Тони воздел трясущуюся руку, приказывая ей замолчать. Пальцы дрожали, как струна в руках музыканта, другой узловатой конечностью старик держал палку. Прикрыв глаза, он принял торжественный вид судьи, требовавшего молчания у обвиняемого, унизительно молящего о пощаде.
– Это не конец, но начало, – улыбнулась незнакомка. Тони, открыв старые глаза, подернутые слезами, схватил ее за руку и прочистил горло:
– Нанна права. Если бы люди знали о таком чуде, то стеклись бы сюда толпами. Всё бы отдали, лишь бы стать частью того, что здесь пребывает. Ты не представляешь, какого сокровища, какого зрелища мы удостоены. Тебе не понять – ты вандал. Вандалы уничтожают все, чего не понимают. Такова их природа.
– Нет, – уверенно затрясла головой Кэт. Значит, незнакомку зовут Нанна? Это дочь Уиллоуза, сестра-близнец Финна; о ней говорилось в первой прочитанной Кэт статье онлайн. Тони устало вздохнул, будто перед ним был ребенок, отказывавшийся понимать нечто важное.

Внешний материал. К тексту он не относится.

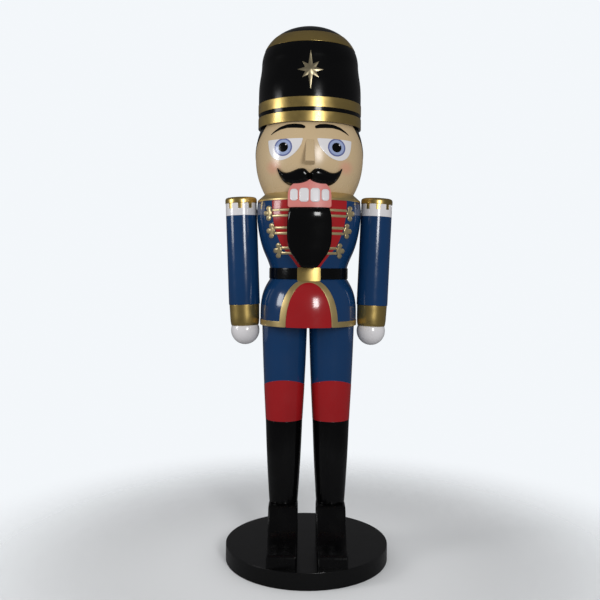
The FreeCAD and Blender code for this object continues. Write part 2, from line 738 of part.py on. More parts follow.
def hat_seat():
    """A ring board inside the hat that rests on the head."""
    board = disc(HAT_RADIUS - HAT_WALL - 0.2, HEAD_TOP_Z, HEAD_TOP_Z + 18)
    board = board.cut(disc(90, HEAD_TOP_Z, HEAD_TOP_Z + 18))
    for x, y in hat_dowel_places():
        board = board.cut(post(DOWEL_RADIUS + 0.1, x, y, HEAD_TOP_Z, HEAD_TOP_Z + 12))
    return board


def hat_dowel_places():
    angles = [math.radians(90 + 120 * i) for i in range(3)]
    return [(147 * math.cos(a), 147 * math.sin(a)) for a in angles]


def hat_dowels():
    low, high = HEAD_TOP_Z - 18, HEAD_TOP_Z + 11
    return group([post(DOWEL_RADIUS, x, y, low, high) for x, y in hat_dowel_places()])


# ---- arms, in a frame whose Z axis is the arm's and whose origin is on the bolt's line ----
def arm_sleeve():
    body = post(ARM_RADIUS, 0, 0, ARM_SLEEVE_END, ARM_BAND[0])
    body = body.fuse(post(ARM_CORE_RADIUS, 0, 0, ARM_BAND[0], ARM_CRENEL_FLOOR - 2))
    return body.cut(post(32, 0, 0, ARM_SLEEVE_END, -60)).removeSplitter()


def arm_band():
    """A white sleeve with battlements along its upper edge."""
    ring = post(ARM_RADIUS, 0, 0, *ARM_BAND).cut(post(ARM_CORE_RADIUS + GLUE, 0, 0, *ARM_BAND))
    for step in range(CRENELS):
        gap = block(30, 70, -CRENEL_HALF_WIDTH, CRENEL_HALF_WIDTH, ARM_CRENEL_FLOOR, ARM_BAND[1] + 1)
        gap.rotate(V(0, 0, 0), Z_AXIS, 360 * step / CRENELS - 90)
        ring = ring.cut(gap)
    return ring


def shoulder_cap():
    """The gold top of the arm, which shows between the battlements."""
    core = post(ARM_CORE_RADIUS, 0, 0, ARM_CRENEL_FLOOR - 2, ARM_BAND[1])
    crown = post(ARM_RADIUS + 1, 0, 0, ARM_BAND[1], ARM_TOP)
    rim = [e for e in crown.Edges if e.Vertexes[0].Z > ARM_TOP - 0.1 and e.Length > 300]
    return core.fuse(crown.makeFillet(11, rim)).removeSplitter()


CUFF_CURVE = [(51.8, ARM_SLEEVE_END), (51, -345), (50.2, -372), (49, -386), (47, ARM_CUFF_END)]


def cuff():
    """A gold turned cuff that narrows towards the hand, pegged up into the sleeve."""
    body = turned_core(CUFF_CURVE).fuse(post(31.8, 0, 0, ARM_SLEEVE_END, ARM_SLEEVE_END + 22))
    return body.cut(post(15, 0, 0, ARM_CUFF_END, ARM_SLEEVE_END + 22)).removeSplitter()


def hand():
    ball = Part.makeSphere(HAND_RADIUS, V(0, 0, HAND_CENTRE))
    ball = ball.cut(block(-60, 60, -60, 60, ARM_CUFF_END, ARM_CUFF_END + 60))
    return ball.fuse(post(14.8, 0, 0, HAND_CENTRE, ARM_CUFF_END + 34)).removeSplitter()


def placed_arm(shape, side):
    """Leans an arm piece inwards, and sets it beside its shoulder."""
    piece = shape.copy()
    piece.rotate(V(0, 0, 0), Y_AXIS, ARM_LEAN)
    piece.translate(V(ARM_X, 0, ARM_AXIS_Z))
    return piece if side > 0 else flip(piece)


BOLT_END_X = 130.0
BOLT_ROOT_X = 226.0


def arms():
    made = {}
    for name, side in SIDES.items():
        bolt = side_rod(side, ROD_RADIUS, BOLT_END_X, BOLT_ROOT_X)
        socket = side_rod(side, ROD_RADIUS + 0.05, BOLT_END_X, BOLT_ROOT_X + 1)
        made[f"{name}_arm_sleeve"] = placed_arm(arm_sleeve(), side).cut(socket)
        made[f"{name}_arm_band"] = placed_arm(arm_band(), side).cut(socket)
        made[f"{name}_shoulder_cap"] = placed_arm(shoulder_cap(), side).cut(socket)
        made[f"{name}_cuff"] = placed_arm(cuff(), side)
        made[f"{name}_hand"] = placed_arm(hand(), side)
        made[f"{name}_shoulder_bolt"] = bolt
        inwards = V(-side, 0, 0)
        nut = hex_nut(V(side * 150.5, 0, ARM_AXIS_Z), inwards)
        flange = washer(V(side * 153.1, 0, ARM_AXIS_Z), inwards, 16, 3.1, ROD_RADIUS + 0.05)
        made[f"{name}_shoulder_nut"] = nut.fuse(flange).removeSplitter()
    return made


def shoulder_bushes():
    """Flanged sleeves in the chest's sides that the shoulder bolts turn in."""
    bushes = []
    for side in SIDES.values():
        sleeve = side_rod(side, 10, 153.6, BUSH_FLANGE_X[0])
        sleeve = sleeve.fuse(side_rod(side, BUSH_FLANGE_RADIUS, *BUSH_FLANGE_X))
        bushes.append(sleeve.cut(side_rod(side, ROD_RADIUS + 0.08, 150, 190)).removeSplitter())
    return group(bushes)


# ---- the rods that clamp the figure together ----
def tie_rods():
    return group([post(ROD_RADIUS, side * LEG_X, 0, 10, 850) for side in SIDES.values()])


def spine_rods():
    low, high = HEM_Z + 6, NECK_Z + 26
    return group([post(ROD_RADIUS, side * SPINE_XY[0], SPINE_XY[1], low, high) for side in SIDES.values()])


def rod_fasteners():
    """The washers and nuts at the leg rods' two ends and the spine rods' upper ends."""
    nuts, washers = [], []
    for side in SIDES.values():
        leg, spine = (side * LEG_X, 0), (side * SPINE_XY[0], SPINE_XY[1])
        washers.append(washer(V(*leg, 26), -Z_AXIS))
        nuts.append(hex_nut(V(*leg, 23.5), -Z_AXIS))
        washers.append(washer(V(*leg, HIP_BOARD_TOP), Z_AXIS))
        nuts.append(hex_nut(V(*leg, HIP_BOARD_TOP + 2.5), Z_AXIS))
        washers.append(washer(V(*spine, NECK_Z), Z_AXIS))
        nuts.append(hex_nut(V(*spine, NECK_Z + 2.5), Z_AXIS))
    return group(nuts), group(washers)


def build():
    nodes = {"plinth": plinth(), "hip_board": hip_board(), "skirt": skirt(), "skirt_trim": skirt_trim()}
    for name, make in (("shoe", left_shoe), ("boot_shaft", left_boot_shaft), ("leg", left_leg)):
        piece = make()
        nodes[f"left_{name}"] = piece
        nodes[f"right_{name}"] = flip(piece)
    nodes["apron_panel"] = apron_panel()
    nodes["waist_board"] = waist_board()
    nodes["belt"] = belt()
    nodes["buckle"] = buckle()
    nodes["torso"] = torso()
    nodes["collar"] = collar()
    nodes["neck_board"] = neck_board()
    nodes["front_panel"] = front_panel()
    nodes["braid_bars"] = braid_bars()
    nodes["braid_trefoils"] = braid_trefoils()
    nodes["beard"] = beard()
    nodes["jaw_block"] = jaw_block()
    nodes["beard_screws"] = beard_screws()
    nodes["jaw_lever"] = jaw_lever()
    nodes["pivot_pin"] = pivot_pin()
    nodes["pivot_spacers"] = pivot_spacers()
    nodes["mouth_block"] = mouth_block()
    nodes["teeth"] = teeth()
    nodes["head"] = head()
    nodes["head_board"] = head_board()
    nodes["nose"] = nose()
    nodes["moustache"] = moustache()
    nodes["eyes"] = eyes()
    nodes["hair"] = hair()
    nodes["hat"] = hat()
    nodes["hat_bands"] = hat_bands()
    nodes["hat_crown_band"] = crown_band()
    nodes["hat_star"] = hat_star()
    nodes["hat_seat"] = hat_seat()
    nodes["hat_dowels"] = hat_dowels()
    nodes["shoulder_bushes"] = shoulder_bushes()
    nodes["tie_rods"] = tie_rods()
    nodes["spine_rods"] = spine_rods()
    nodes["rod_nuts"], nodes["rod_washers"] = rod_fasteners()
    nodes.update(arms())
    return nodes


def main():
    os.makedirs("parts", exist_ok=True)
    for name, shape in build().items():
        solids = shape.Solids
        if not solids or not shape.isValid():
            raise SystemExit(f"{name}: {len(solids)} solids, valid {shape.isValid()}")
        shape.exportStep(f"parts/{name}.step")
        volume = sum(s.Volume for s in solids) / 1e6
        print(f"{name:24s} {len(solids):2d} solids {volume:8.4f} litres")


main()
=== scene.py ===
"""The looks of a life-size soldier nutcracker, in metres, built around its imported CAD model.

The face looks along -Y. Every painted piece is its own mesh and rides on the CAD body whose node
it stands for. Most are turned round an axis or raised from the surface under them. The shoes, the
nose and the lever board are lofted.
"""

import json
import math

import bpy
import numpy as np
from mathutils import Matrix, Vector


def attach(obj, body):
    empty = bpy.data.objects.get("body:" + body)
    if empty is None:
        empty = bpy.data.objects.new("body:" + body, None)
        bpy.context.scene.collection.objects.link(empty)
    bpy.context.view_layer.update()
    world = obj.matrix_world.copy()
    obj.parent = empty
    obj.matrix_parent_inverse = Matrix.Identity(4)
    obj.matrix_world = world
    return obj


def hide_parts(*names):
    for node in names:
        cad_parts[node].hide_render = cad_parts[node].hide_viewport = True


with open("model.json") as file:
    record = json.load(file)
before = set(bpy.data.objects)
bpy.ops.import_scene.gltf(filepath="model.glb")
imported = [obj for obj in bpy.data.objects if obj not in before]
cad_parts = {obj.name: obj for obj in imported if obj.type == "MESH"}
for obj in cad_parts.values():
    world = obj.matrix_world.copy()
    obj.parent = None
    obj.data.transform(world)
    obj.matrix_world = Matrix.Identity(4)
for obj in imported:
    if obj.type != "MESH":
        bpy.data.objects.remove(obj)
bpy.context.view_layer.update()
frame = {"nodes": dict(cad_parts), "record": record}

SIDES = {"left": 1, "right": -1}
TURN_STEPS = 160

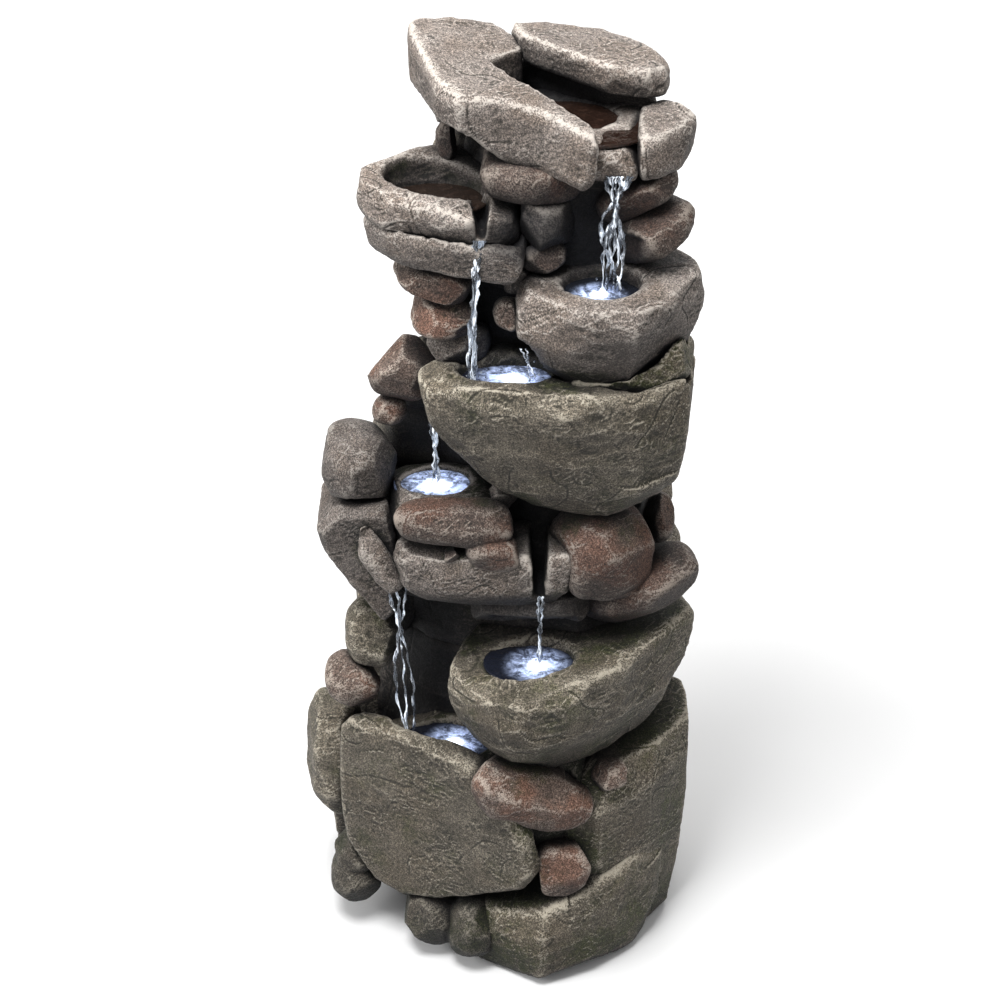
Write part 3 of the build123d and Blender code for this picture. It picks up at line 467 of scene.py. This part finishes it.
BLACK = plastic("black_plastic", (0.018, 0.018, 0.02))
DOOR = plastic("door_plastic", (0.045, 0.04, 0.036), 0.55, 700, 0.0004)
ROTOR = plastic("rotor_plastic", (0.28, 0.3, 0.32), 0.35)
CERAMIC = plastic("shaft_ceramic", (0.72, 0.7, 0.64), 0.18)
HOSE = plastic("hose", (0.03, 0.032, 0.034), 0.3, 300)
SHEATH = plastic("lead_sheath", (0.014, 0.014, 0.015), 0.4)
RUBBER = plastic("rubber", (0.03, 0.03, 0.031), 0.8)


def lens_material():
    g = Graph("lens")
    far = g.noise(300, 3, 0.6)
    tint = g.mix(far, (0.8, 0.86, 1.0), (1.0, 1.0, 1.0))
    return g.set(Base_Color=tint, Roughness=0.25, Emission_Color=tint, Emission_Strength=6.0)


LENS = lens_material()

# ---------------------------------------------------------------- the stones
GREY_NODES = {
    "slab": ["top_crescent_slab", "top_right_slab", "cap_stone", "upper_left_under_slab", "left_leaning_slab",
             "ledge_stone"],
    "bowl": ["top_bowl_floor", "upper_left_bowl", "right_bowl", "left_pool_bowl"],
    "boulder": ["cap_support_stone", "top_rear_stone", "neck_grey_stones", "middle_grey_stones",
                "left_boulder"],
}
MOSSY_NODES = {
    "slab": ["front_slab", "right_base_slab", "rear_left_base_slab", "rear_right_base_slab", "rear_slabs"],
    "bowl": ["centre_bowl", "lower_right_bowl", "basin_bowl"],
    "boulder": ["right_shoulder_stone", "left_lower_stones", "front_toe_stone", "left_base_boulder",
                "base_grey_stones",
                "rear_lintel_stone", "rear_left_stones", "rear_right_stones"],
}
RED_NODES = {"red": ["upper_red_stones", "neck_red_stones", "middle_red_stones", "upper_left_red_stones",
                     "left_lower_red_stone", "base_red_stones"]}
CORE_NODES = {"core": ["reservoir", "lower_column", "middle_column", "upper_column"]}
MOSS = {"upper_left_bowl": 0.1, "right_bowl": 0.3, "centre_bowl": 0.55, "right_shoulder_stone": 0.9,
        "lower_right_bowl": 0.6,
        "front_slab": 0.5, "right_base_slab": 0.7, "front_toe_stone": 0.7,
        "left_base_boulder": 0.5, "basin_bowl": 0.6,
        "base_grey_stones": 0.75, "left_pool_bowl": 0.6, "left_lower_stones": 0.45, "ledge_stone": 0.35,
        "middle_red_stones": 0.4, "base_red_stones": 0.4, "left_boulder": 0.35, "left_leaning_slab": 0.25}


def outside(points, normals):
    """The outer face of the column, away from the door and its frame."""
    spread = np.hypot(points[:, 0], points[:, 1] - 0.03)
    outward = (normals[:, 0] * points[:, 0] + normals[:, 1] * (points[:, 1] - 0.03)) / np.maximum(spread, 1e-6)
    door = (np.abs(points[:, 0]) < frame_high[0] + 0.012) & (points[:, 1] > 0.1)
    door &= (points[:, 2] > frame_low[2] - 0.012) & (points[:, 2] < frame_high[2] + 0.012)
    return ease(outward, 0.1, 0.5) * ~door * ease(0.163 - points[:, 1], 0.0, 0.008)


def seed_of(name):
    return sum((index + 1) * ord(letter) for index, letter in enumerate(name))


def build_stones(groups, material, moss):
    for style, names in groups.items():
        for name in names:
            solids = []
            for index, solid in enumerate(loose_parts(name)):
                voxel = CORE_VOXEL if style == "core" else VOXEL
                inner = outside if style == "core" else None
                seed = 7 if style == "core" else seed_of(name) + 31 * index
                solids.append(stone_mesh(solid, seed, style, voxel, MOSS.get(name, moss), DIM.get(name, 0.0),
                                         inner))
            piece = add_piece(name + "_sculpted", joined(solids, name + "_sculpted"), material)
            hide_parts(name)


build_stones(GREY_NODES, GREY, 0.0)
build_stones(MOSSY_NODES, MOSSY_SHADED, 0.2)
build_stones(RED_NODES, RED, 0.0)
build_stones(CORE_NODES, CORE, 0.1)

# ---------------------------------------------------------------- water
SHEET_RINGS, SHEET_SPOKES, SHEET_DEEP = 26, 96, 0.003


def glass_water(name, tint, glow, rough):
    """Clear water with streaks of foam and painted highlight: the streaks are paler and glow white over a dark,
    glossy body.
    """
    g = Graph(name)
    streak = g.noise(150, 4, 0.65, place=g.stretch(1, 1, 0.22), distortion=0.8)
    # Foam and painted highlight: the same mask whitens the colour and drives the glow.
    foam_and_glint = g.step(streak, 0.5, 0.66)
    body = g.mix(foam_and_glint, tint, (0.9, 0.94, 1.0))
    g.bump(streak, 0.0012, 0.7)
    clear = g.step(streak, 0.62, 0.45, 0.1, 0.85)
    return g.set(Base_Color=body, Roughness=rough, IOR=1.33, Transmission_Weight=clear,
                 Emission_Color=(0.85, 0.92, 1.0), Emission_Strength=g.math("MULTIPLY", foam_and_glint, glow))


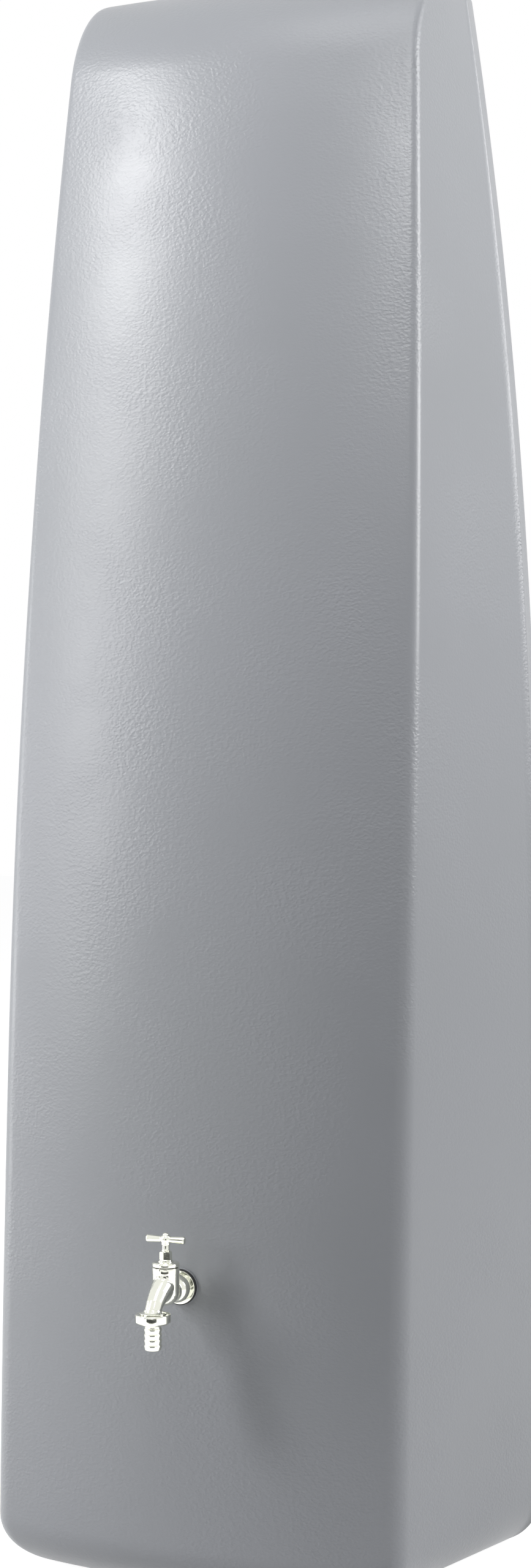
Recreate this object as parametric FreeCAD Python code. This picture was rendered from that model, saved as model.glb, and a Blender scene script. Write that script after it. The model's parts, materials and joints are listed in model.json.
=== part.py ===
"""Slim rainwater tank that stands against a wall, with a screw lid, a tap and wall brackets.

Axes: X across the front, Y towards the wall, Z up. The origin is on the floor, on the tank's
middle line, 190 mm in front of the wall. All sizes are in millimetres. The shapes are at rest:
lid screwed down, tap shut, hose tail tight.
"""
import FreeCAD, Part
import math
import os

V = FreeCAD.Vector
UP = V(0, 0, 1)
FORWARD = V(0, -1, 0)

# ---- tank ----
HEIGHT = 1840.0          # floor to deck
WALL = 5.0               # moulded wall
BACK = 190.0             # flat rear face
PLANED = 0.05            # depth planed off the back of the form
SEAM = 141.0             # mould seam, where the tank is widest
FRONT_FOOT = 172.0       # front corners ahead of the origin, at the floor
FRONT_LEAN = 30.0        # how far they fall back in the first metre, by slope
FRONT_SWEEP = 30.0       # and by the growing curve
FRONT_HALF = 246.0       # half width between the front corners, at the floor
TAPER_FROM = 600.0       # height where the front begins to narrow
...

– Девочка моя, эту землю столько раз уничтожали и создавали вновь, но одно чудо, гораздо старше нашего вида, пережило бесконечные ледниковые периоды и наводнения во время оттепели. Мы не ожидаем, что ты поймешь, но соберись, примирись со своим прошлым – и забудь все, потому что все это несущественно. Пусть это будет тебе утешением: ты – искра, бесконечно малый огонек, который однажды погаснет. Ты – ничто. Мы здесь – лицом к лицу с чем-то, для чего наши крошечные умы не предназначены. Больше я тебе ничего не скажу – лишь один из нас двоих по-настоящему способен видеть, что присутствует внизу, в зеве красноты. Пусть этот зев никогда не закрывается, дабы некоторые из нас пережили грядущее запустение. – Тони вздохнул, демонстрируя жалость к Кэт, и его грудь втянулась, выпуская воздух, как бумажный пакет. – Ты им на один укус, девочка моя, и мы столь же малы – мясо да пара мыслей, иногда крошечное сердце. Все вечно идет по кругу – снова, и снова, и снова. Мы готовы, а ты?
Для Кэт эта проповедь, которую он, несомненно, читал не первый раз, оставалась бессмыслицей.
– Умоляю… – сказала она, но мольба о пощаде давалась трудно: ужас душил Кэт, совал ей в рот горячие пальцы, мысли тормозили под бесконечной тяжестью неизбежного. Она чувствовала себя жалкой, как потерянное дитя.
Опустившись на колени перед Кэт, Нанна вынула из тканевой сумки и поставила на пол бутылочку из коричневого стекла с мутным содержимым и нечто обернутое белой тряпкой – что бы это ни было, от него на ткани проступили пятна цвета йода.